For those who are not eligible for the program, Youth Radio will have summer programs open to high school students interested in media. Although those gigs are unpaid, students will learn industry standard software needed for work in digital media.
“I think people understand summer is a critical time,” said Jabari Gray, program manager of the Youth Radio Fellowship. Gray believes students will stay out of trouble when they have something to do during their free time. “There are just too many hours in the day meaning that if somebody is going to take the summer off from classes, the potential for them to become involved in an activities that are not constructive increases,” he said.
According to Gray, when a student works they tend to develop a strong sense of self-worth and self-confidence. “They [youth] can actually see an impact.
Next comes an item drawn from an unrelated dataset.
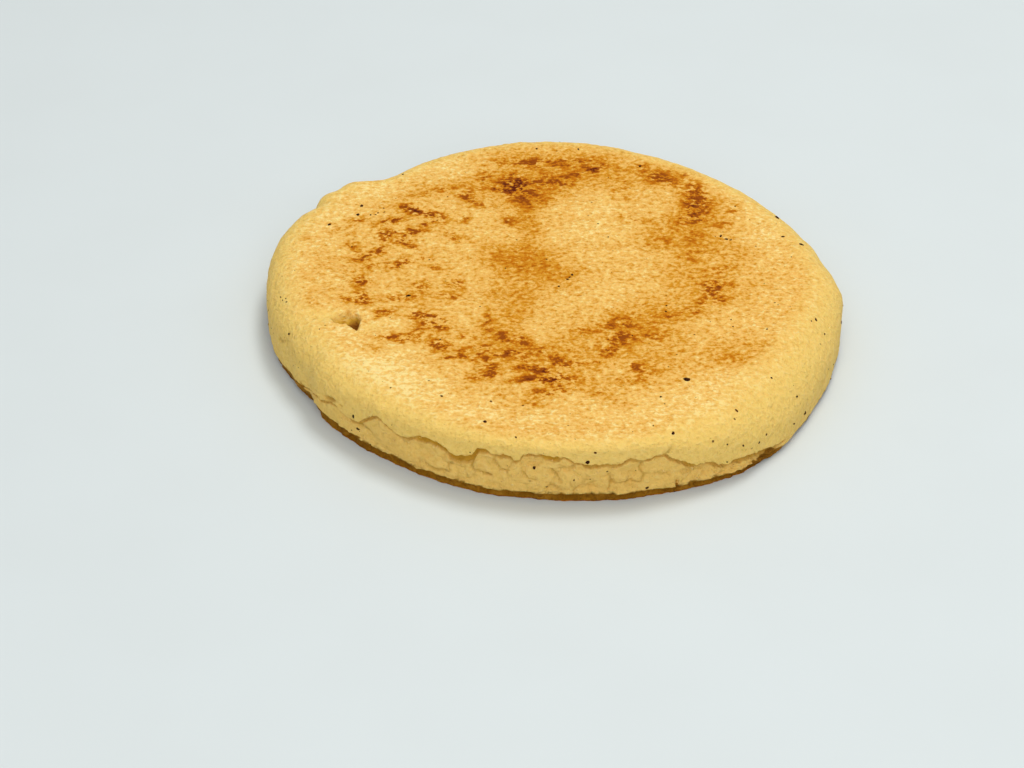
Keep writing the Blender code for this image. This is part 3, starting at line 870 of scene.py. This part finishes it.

They say ‘Hey I can be a leader, there are other people looking up to me and asking my opinion,’” said Gray.
But some students believe finding a job during summer vacation is hard. “There are programs in Oakland that help kids, but it’s usually focused towards kids who are juvenile delinquents or in foster care. But there’s nothing really there for kids in between or who have never been in those types of situations, and so it’s harder for people to get jobs,” said high school student Lashayla Marr, who was waiting at a bus stop in downtown Oakland with her friend Meleah Ruffin.
“It was a lot easier for me to get a job,” agreed Ruffin, who is adopted. Last summer Ruffin was able to find employment through the YEP, which has some programs that are open to all teens, and other that are specifically for young people who are either adopted or on probation.
Through YEP, Ruffin said she learned a variety of work skills. “We have to do a development training class every Friday, and it teaches us something different like work ethic, integrity in the workplace, how to make a resume,” said Ruffin. “That was definitely helpful.”